As reflexões que acabo de fazer são provocados por uma suposta crise na devoção ao Sagrado Coração de Jesus. Tal crise não existe. A verdadeira devoção foi e continua a ser uma atitude viva, cheia de sentido humano e de sentido sobrenatural. Os seus frutos têm sido e continuam a ser frutos saborosos de conversão, de entrega, de cumprimento da vontade de Deus, de penetração amorosa nos mistérios da Redenção. Bem diversas, pelo contrário, são as manifestações de um sentimentalismo ineficaz, vazio de doutrina, eivado de pietismo. Também eu não gosto das imagens delambidas, dessas figurações do Sagrado Coração que não podem inspirar devoção nenhuma a pessoas com senso comum e com sentido sobrenatural próprio de cristãos. Mas não é sinal de boa lógica converter certos abusos de ordem prática, que acabam por desaparecer, num problema doutrinário, de ordem teológica. Se crise existe, é no coração dos homens, que - por miopia, por egoísmo, por estreiteza de vistas - não são capazes de vislumbrar o insondável amor de Cristo Senhor Nosso. A liturgia da Santa Igreja, desde que se instituiu a festa de hoje, tem sabido oferecer o alimento da verdadeira piedade, recolhendo como leitura para a Missa um texto de S. Paulo em que nos é proposto todo um programa de vida contemplativa - conhecimento e amor, oração e vida - que começa por esta devoção ao Coração de Jesus. 0 próprio Deus, pela boca do Apóstolo, nos convida a seguir esse caminho: que Cristo habite pela fé nos vossos corações, e que, arreigados e cimentados na caridade, possais compreender com todos os santos qual é a amplitude e a grandeza, a altura e a profundidade do mistério; e conhecer também aquele amor de Cristo que ultrapassa todo o conhecimento, para vos encherdes de toda a plenitude de Deus .

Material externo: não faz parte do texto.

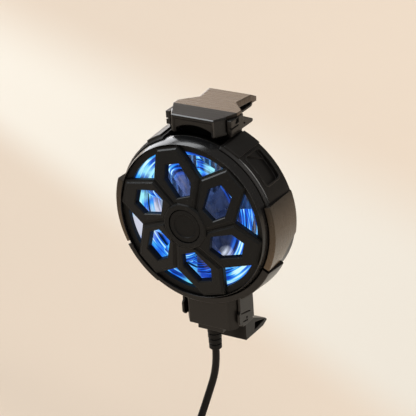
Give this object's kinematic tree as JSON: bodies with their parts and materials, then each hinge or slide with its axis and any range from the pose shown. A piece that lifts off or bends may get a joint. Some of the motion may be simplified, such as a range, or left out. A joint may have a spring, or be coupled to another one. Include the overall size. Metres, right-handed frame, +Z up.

A plenitude de Deus revela-se-nos em Cristo e é em Cristo que nos é dada: no seu amor, no seu Coração. Porque este é o Coração d'Aquele em quem habita corporalmente toda a plenitude da divindade. Por isso, se se perde de vista este alto desígnio de Deus, - a corrente de amor instaurada no mundo pela Encarnação, pela Redenção e pelo Pentecostes - não se poderão compreender as delicadezas do Coração do Senhor.